March 22, 2009

Azincourt

Bernard Cornwell's masterly recreation of the battle of Agincourt, including the campaign that led up to it is personalised by the focus on Nicholas Hook. Nick has been drawing a bow since he was seven years old, building strength and skill.

"Hook had learned the whispering release that let the string slip through his fingers, which hardened into leather pads. and as he drew and released, drew and released, year after year, the muscles of his back, his chest and his arms grew massive. This was one requirement, the huge muscles needed to draw the bow, while the other, which was harder to acquire, was to forget the eye.
When he first started as a boy, Hook would draw the cord to his cheek and sight down the arrow's length to aim, but that cheated the bow of its full power. If a bodkin was to shear through plate armour it needed all the power of the yew and that meant drawing the cord to the ear, and then the arrow slanted across the eye, and it had taken Hook years to learn how to think the arrow to the target. He could not explain it, but no archer could. He only knew that when he
drew the cord he looked at the target and the arrow flew there because he wanted it to, not because he had lined eye, arrow and target.
That was why the French had no archers other than a few huntsmen, because they had no men who had spent years learning to make a length of yew and a cord of hemp become part of
themselves." ....... from page 134

War in 1415 is brutal and bloody so this book is not for the squeamish.
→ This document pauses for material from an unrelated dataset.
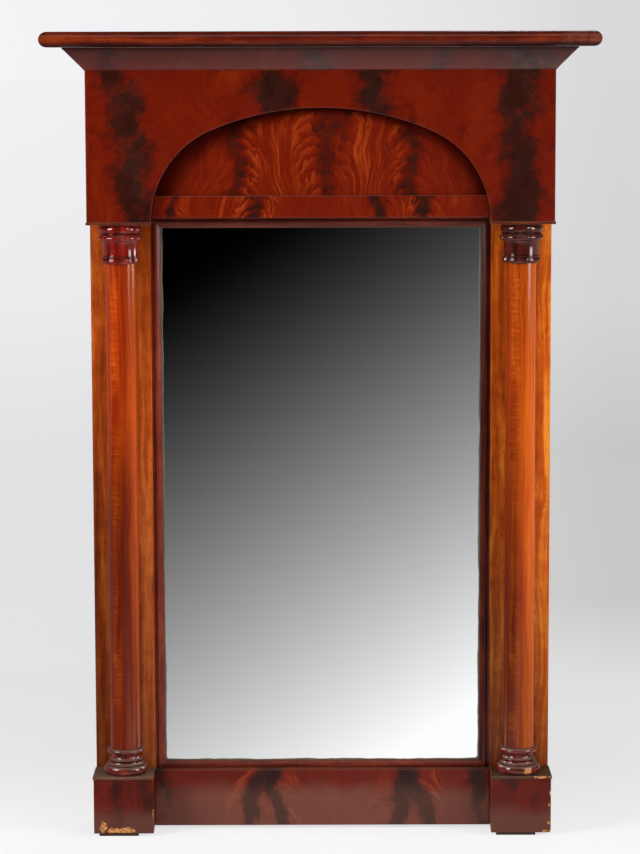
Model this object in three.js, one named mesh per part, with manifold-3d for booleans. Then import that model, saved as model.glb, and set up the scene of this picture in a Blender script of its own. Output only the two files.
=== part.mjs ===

Cornwell's gift for re-telling famous battles and military campaigns evidenced in his works on Wellington (the Sharpe Series) and the American Civil War (the Starbuck Chronicles) is in full flight here. 6,000 Englishmen (including a few Welshmen) beat a French army of 30,000 helped by the weather and the English longbow.

Interestingly, as an aside in his historical note at the end of the book, Cornwell theorises that as the French had threatened to cut off two fingers from the archers' hands to prevent them drawing the bow, that the English made rude gestures with those fingers at the French after they won the battle. Thus the origin of the infamous two fingered salute!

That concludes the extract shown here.